Absolutely! I love this.
But I wonder, too--was there maybe (maybe there still is) a sense that "it is the composer's job to deal with these issues, and if the composer does not, some responsible individual must take care of this for them," a pattern of thought that goes along with 19th-century disdain for the previous century's music and even the current attitude among some that Mozart and Haydn (not to mention any of that other Galant literature) is not the kind of "serious" music we should be attending to. (I don't agree with this attitude in the slightest, but I have certainly encountered it in music schools and universities.)
Are you familiar with Robert Gjerdingen's work, by the way? His book "Music in the Galant Style" pretty much deconstructs everything we thought we knew about how 18th-century composers thought and approached their music and gives a very credible proposal for how it was that they could produce such massive volumes of music in short periods of time. I took his class on this a couple of years ago--Pretty amazing stuff!

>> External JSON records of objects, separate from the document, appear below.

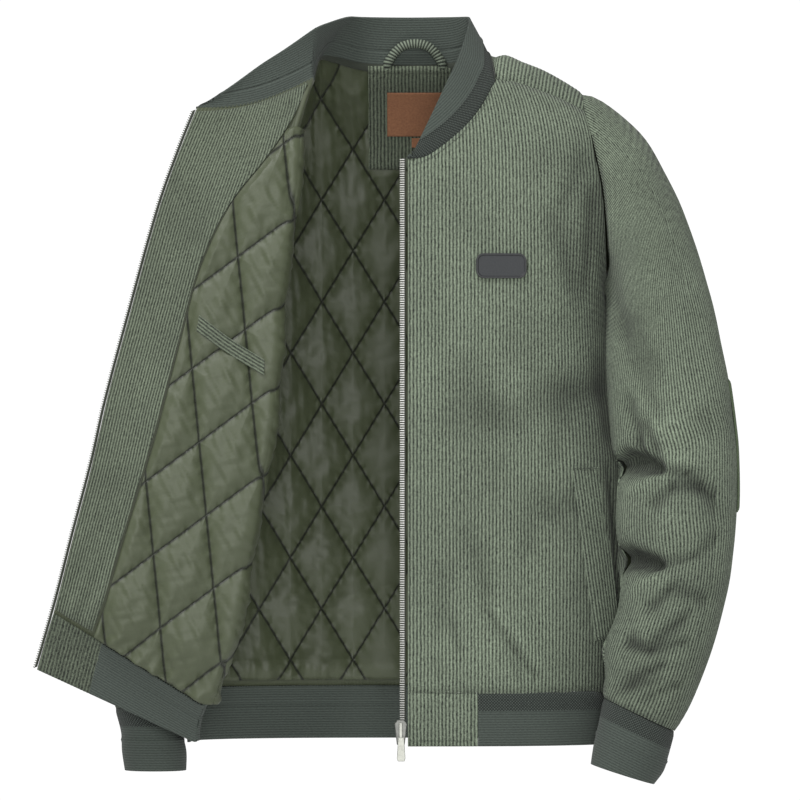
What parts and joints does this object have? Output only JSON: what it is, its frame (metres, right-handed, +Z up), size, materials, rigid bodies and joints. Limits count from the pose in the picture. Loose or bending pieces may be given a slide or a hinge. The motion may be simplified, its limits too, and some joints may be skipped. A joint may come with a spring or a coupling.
{
  "type": "corduroy bomber jacket, filled out and worn open",
  "caption": "Corduroy bomber jacket with quilted lining, rib collar, cuffs and hem, held open in its worn hollow form.",
  "frame": {"origin": "middle of the neck at the level of the shoulders' neck points, where the wearer carries it", "axes": "+X to the wearer's left, -Y to the front, +Z up"},
  "size_m": [0.7375, 0.2321, 0.8016],
  "materials": {
    "corduroy": "ribbed velvet pile",
    "rib_knit": "matte knit",
    "quilted_lining": "satin",
    "elbow_patch": "brushed",
    "badge_rubber": "satin",
    "woven_label": "woven",
    "zip_tape": "woven",
    "zip_metal": "polished"
  },
  "bodies": {
    "jacket": {"front_left": "corduroy", "front_right": "corduroy", "back": "corduroy", "sleeve_left_front": "corduroy", "sleeve_left_back": "corduroy", "sleeve_right_front": "corduroy", "sleeve_right_back": "corduroy", "hem_tab_left": "corduroy", "hem_tab_right": "corduroy", "facing_right": "corduroy", "neck_patch": "corduroy", "hanger_loop": "corduroy", "pocket_welt_left": "corduroy", "pocket_welt_right": "corduroy", "inner_pocket_welt": "corduroy", "collar": "rib_knit", "cuff_left": "rib_knit", "cuff_right": "rib_knit", "hem_rib": "rib_knit", "lining_back": "quilted_lining", "lining_front_right": "quilted_lining", "elbow_patch_left": "elbow_patch", "elbow_patch_right": "elbow_patch", "badge": "badge_rubber", "label": "woven_label", "size_tab": "woven_label", "zip_tape_left": "zip_tape", "zip_tape_right": "zip_tape", "zip_chain_left": "zip_metal", "zip_chain_right": "zip_metal", "zip_slider": "zip_metal"},
    "zip_pull": {"pull_tab": "zip_metal"}
  },
  "joints": [
    {"name": "pull_hinge", "type": "hinge", "parent": "jacket", "child": "zip_pull", "pos_m": [-0.0092, -0.1018, -0.7029], "axis": [-1, 0, 0], "range_deg": [0, 150]}
  ]
}
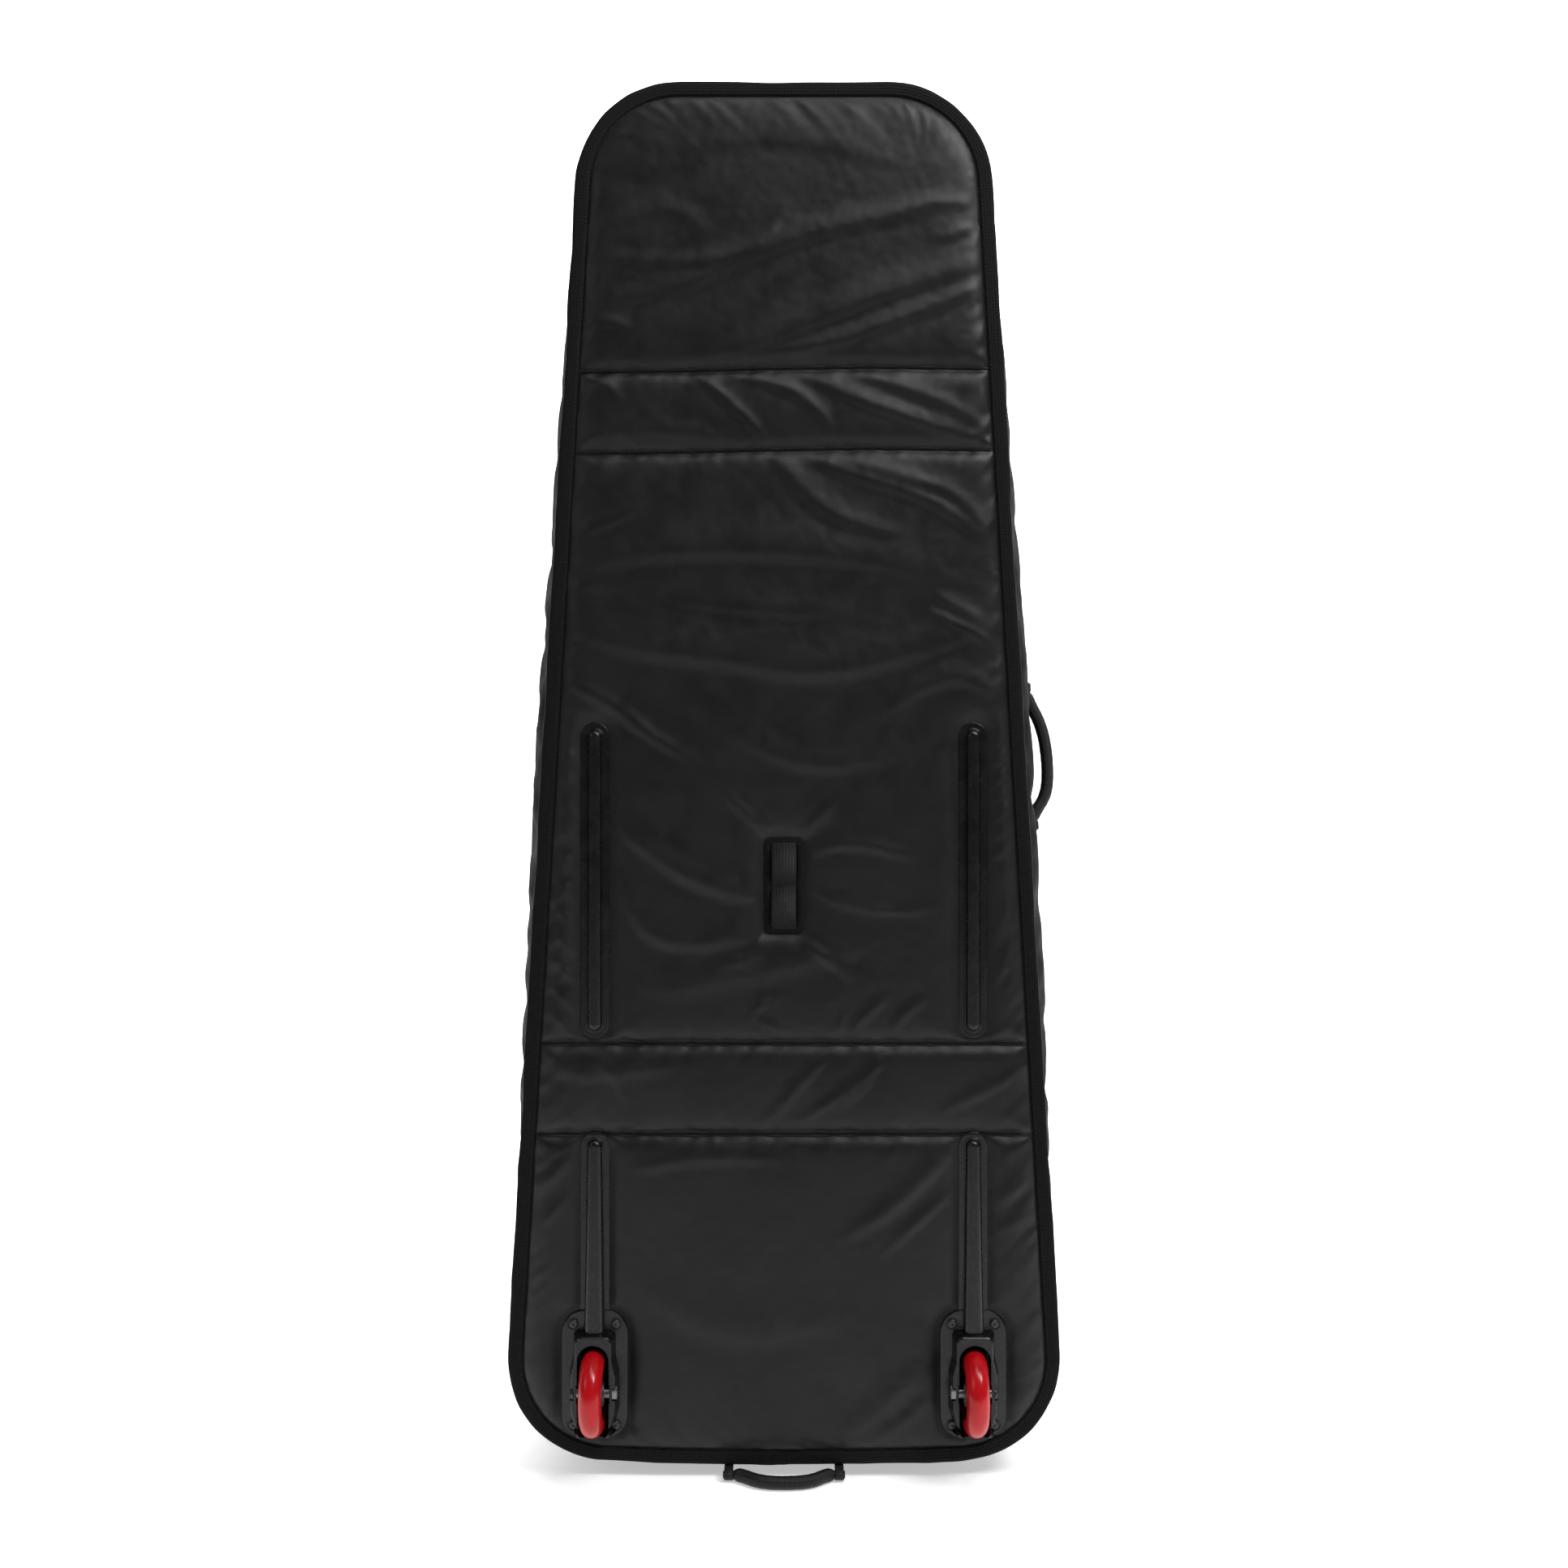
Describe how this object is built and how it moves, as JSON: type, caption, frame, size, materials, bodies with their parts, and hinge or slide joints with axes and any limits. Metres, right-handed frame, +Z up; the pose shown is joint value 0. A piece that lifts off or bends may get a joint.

(This also took me back to my old piano lesson days...I still smile whenever I find one of the old books with my beloved teacher's wild scrawls all over the page; whether I liked it all the time or not, they were inimitably Her...)
--Jennifer
'..."it is the composer's job to deal with these issues, and if the composer does not, some responsible individual must take care of this for them," a pattern of thought that goes along with 19th-century disdain for the previous century's music...'
Yes, I'm sure there's a fair whack of this going on too. The status shift of composers from artisan to artist in the early C19th is rife with all kinds of intersecting snobberies, both artistic and socio-cultural (I presented a paper on the gendered dimensions of this back in 1995!).
Thanks for the book tip. Not read it yet, but sounds like one that I would enjoy.